### Supplied information:
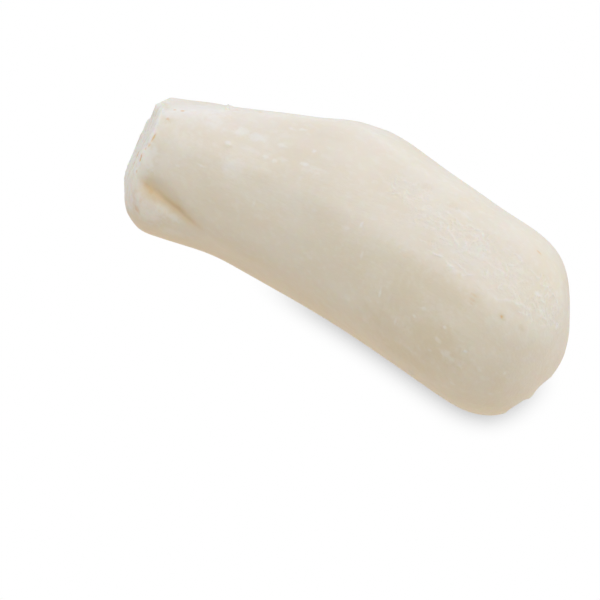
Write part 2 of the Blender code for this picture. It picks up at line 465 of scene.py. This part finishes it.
# Colours of the flesh, as linear red, green and blue.
PALE = (0.79, 0.725, 0.61, 1)
CREAM = (0.765, 0.68, 0.54, 1)
# The colour below tints the cut face's rays, and is also a painted warm shade on the underside.
WARM_RAYS_AND_UNDERSIDE_SHADE = (0.72, 0.58, 0.395, 1)
WHITE = (0.83, 0.79, 0.71, 1)
# The colour below is the powder's white, and also painted light where powder marks brighten the flesh.
POWDER_WHITE_AND_PAINTED_LIGHT = (0.87, 0.855, 0.82, 1)
CUT_WHITE = (0.875, 0.85, 0.785, 1)
# The colour below is tan, and also painted shade where broad tan marks darken the lower middle.
TAN_AND_SHADE_COLOUR = (0.69, 0.59, 0.41, 1)
STAIN = (0.77, 0.57, 0.30, 1)
# The colour below is painted shade for the crease's deep bottom.
CREASE_SHADE_COLOUR = (0.62, 0.46, 0.26, 1)
BROWN = (0.72, 0.42, 0.13, 1)

# How marks tint the flesh, each over the ones before: the mark, how strongly it shows and its colour. The
# white of the flakes comes between the two lists, with a strength that changes with the grit.
# The underside and deep tints are painted shade; the powder and tan tints are partly painted light and shade.
TINTS_BELOW_FLAKES = (
    ("underside_painted_shade", 0.7, WARM_RAYS_AND_UNDERSIDE_SHADE),
    ("torn", 0.12, WHITE),
)
FLAKE_STRENGTH = (0.1, 0.5)
TINTS_ABOVE_FLAKES = (
    ("tan_and_painted_shade", 1, TAN_AND_SHADE_COLOUR),
    ("powder_and_painted_light", 0.8, POWDER_WHITE_AND_PAINTED_LIGHT),
    ("cut", 1, CUT_WHITE),
    ("rays", 0.35, WARM_RAYS_AND_UNDERSIDE_SHADE),
    ("stain", 0.7, STAIN),
    ("crease_painted_shade", 0.5, CREASE_SHADE_COLOUR),
    ("brown", 1, BROWN),
    ("fissure", 1, BROWN),
    ("heart", 1, BROWN),
)

# Textures of the flesh: the size of each noise's features, and the span that is taken of it, with the numbers
# that its ends become where they aren't 0 and 1. Clouds and mottling change the colour, gloss the roughness,
# and grit and fine fibres the finest relief.
CLOUD_SIZE = (22 * MM, 12 * MM, 12 * MM)
CLOUD_SPAN = (0.35, 0.7, 0.12, 0.8)
MOTTLE_SIZE = (2.6 * MM, 1.9 * MM, 1.9 * MM)
MOTTLE_SPAN = (0.46, 0.74, 0, 0.32)
GRIT_SIZE = (0.7 * MM, 0.5 * MM, 0.5 * MM)
GRIT_SPAN = (0.4, 0.65)
GLOSS_SIZE = (5 * MM, 2 * MM, 2 * MM)
ROUGHNESS_SPAN = (0.3, 1.2, 0.4, 0.72)
FINE_SIZE = (1.8 * MM, 0.8 * MM, 0.8 * MM)
FINE_STRENGTH = 0.55
FINE_HEIGHT = 0.12 * MM
FLESH_IOR = 1.4

# How light scatters inside the flesh: the share of it that does, how far red, green and blue reach beside
# each other, and how deep.
SCATTERED_LIGHT = 0.5
SCATTER_COLOURS = (1.0, 0.55, 0.25)
SCATTER_DEPTH = 4 * MM


def smooth_step(value, start=0, end=1):
    """0 before the start, 1 past the end, and an S-curve between them."""
    value = np.clip((value - start) / (end - start), 0, 1)
    return value * value * (3 - 2 * value)


def mix(start, end, share):
    return start + (end - start) * share


def bump(distance, width):
    """1 at no distance, falling to 0 past the width."""
    return np.exp(-((distance / width) ** 2))


def noise(points, size, seed):
    """Smooth noise from -1 to 1 at each point. Its features have one size, or one along each axis."""
    table = np.random.default_rng(seed).uniform(-1, 1, (LATTICE,) * 3)
    place = points / np.array(size) + seed
    low = np.floor(place).astype(int)
    share = smooth_step(place - low)
    total = np.zeros(len(points))
    for corner in itertools.product((0, 1), repeat=3):
        i, j, k = ((low + corner) % LATTICE).T
        total += table[i, j, k] * np.prod(np.where(corner, share, 1 - share), axis=1)
    return total


def rough(points, size, seed, layers=3):
    """Noise with finer and fainter layers added, each half the size and strength of the one before."""
    sizes = np.array(size)
    return sum(noise(points, sizes / 2**k, seed + k) / 2**k for k in range(layers))


def curls(points, size, count, seed):
    """1 on thin lines that curl round the hills and hollows of a noise, and 0 between them."""
    level = (rough(points, size, seed, layers=2) * count) % 1
    return smooth_step(np.abs(level - 0.5), *CURL_SPAN)


def camera_axes():
    """Unit vectors to the camera's back, right and top."""
    level = math.cos(ELEVATION)
    back = Vector((math.sin(AZIMUTH) * level, -math.cos(AZIMUTH) * level, math.sin(ELEVATION)))
    right = Vector((math.cos(AZIMUTH), math.sin(AZIMUTH), 0))
    return back, right, back.cross(right)


def camera_place():
    back, right, up = camera_axes()
    return TOP * AIM_HEIGHT + right * AIM_RIGHT + up * AIM_UP + back * CAMERA_DISTANCE


def sight(pixel):
    """The direction in which the camera sees a pixel of the photograph."""
    back, right, up = camera_axes()
    across = (pixel[0] - PHOTO_SIZE / 2) / PIXELS_PER_METRE
    down = (pixel[1] - PHOTO_SIZE / 2) / PIXELS_PER_METRE
    return (right * across - up * down - back * CAMERA_DISTANCE).normalized()


def new_object(name, data):
    obj = bpy.data.objects.new(name, data)
    bpy.context.scene.collection.objects.link(obj)
    return obj


def applied(obj):
    """The object's mesh with its modifiers applied."""
    graph = bpy.context.evaluated_depsgraph_get()
    return bpy.data.meshes.new_from_object(obj.evaluated_get(graph))


def rounded_root():
    """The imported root's surface with its facets rounded off, as an object."""
    bm = bmesh.new()
    bm.from_mesh(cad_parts["cassava_root"].data)
    bmesh.ops.remove_doubles(bm, verts=bm.verts, dist=WELD)
    bmesh.ops.join_triangles(
        bm, faces=bm.faces, angle_face_threshold=QUAD_FLATNESS, angle_shape_threshold=QUAD_SHAPE
    )
    mesh = bpy.data.meshes.new("peeled_root")
    bm.to_mesh(mesh)
    bm.free()
    root = new_object("peeled_root", mesh)
    rounding = root.modifiers.new("rounding", "SUBSURF")
    rounding.levels = ROUNDING_LEVELS
    return root


def make_even(root):
    """Gives the root a mesh of evenly spaced points."""
    even = root.modifiers.new("even", "REMESH")
    even.mode = "VOXEL"
    even.voxel_size = SPACING
    root.data = applied(root)
    root.modifiers.clear()


def bvh_of(mesh):
    bm = bmesh.new()
    bm.from_mesh(mesh)
    tree = BVHTree.FromBMesh(bm)
    bm.free()
    return tree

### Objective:
Your task is to quote the lines above, beginning with the first and ending with the one that holds "BROWN = (0.72, 0.42, 0.13, 1)".

### Task result:
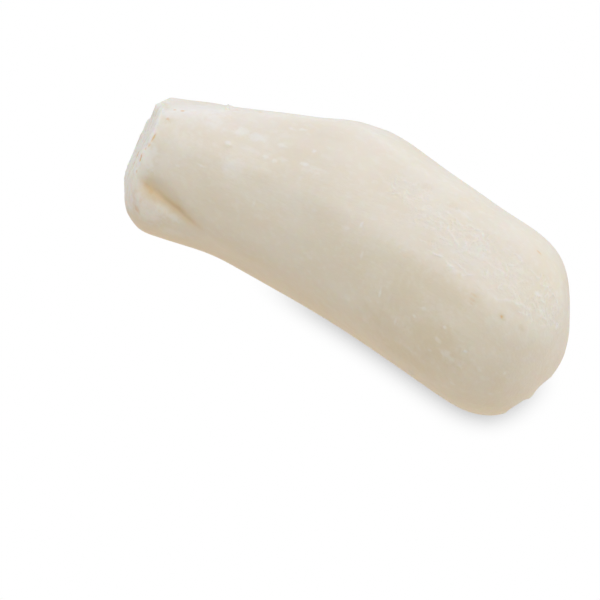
Write part 2 of the Blender code for this picture. It picks up at line 465 of scene.py. This part finishes it.
# Colours of the flesh, as linear red, green and blue.
PALE = (0.79, 0.725, 0.61, 1)
CREAM = (0.765, 0.68, 0.54, 1)
# The colour below tints the cut face's rays, and is also a painted warm shade on the underside.
WARM_RAYS_AND_UNDERSIDE_SHADE = (0.72, 0.58, 0.395, 1)
WHITE = (0.83, 0.79, 0.71, 1)
# The colour below is the powder's white, and also painted light where powder marks brighten the flesh.
POWDER_WHITE_AND_PAINTED_LIGHT = (0.87, 0.855, 0.82, 1)
CUT_WHITE = (0.875, 0.85, 0.785, 1)
# The colour below is tan, and also painted shade where broad tan marks darken the lower middle.
TAN_AND_SHADE_COLOUR = (0.69, 0.59, 0.41, 1)
STAIN = (0.77, 0.57, 0.30, 1)
# The colour below is painted shade for the crease's deep bottom.
CREASE_SHADE_COLOUR = (0.62, 0.46, 0.26, 1)
BROWN = (0.72, 0.42, 0.13, 1)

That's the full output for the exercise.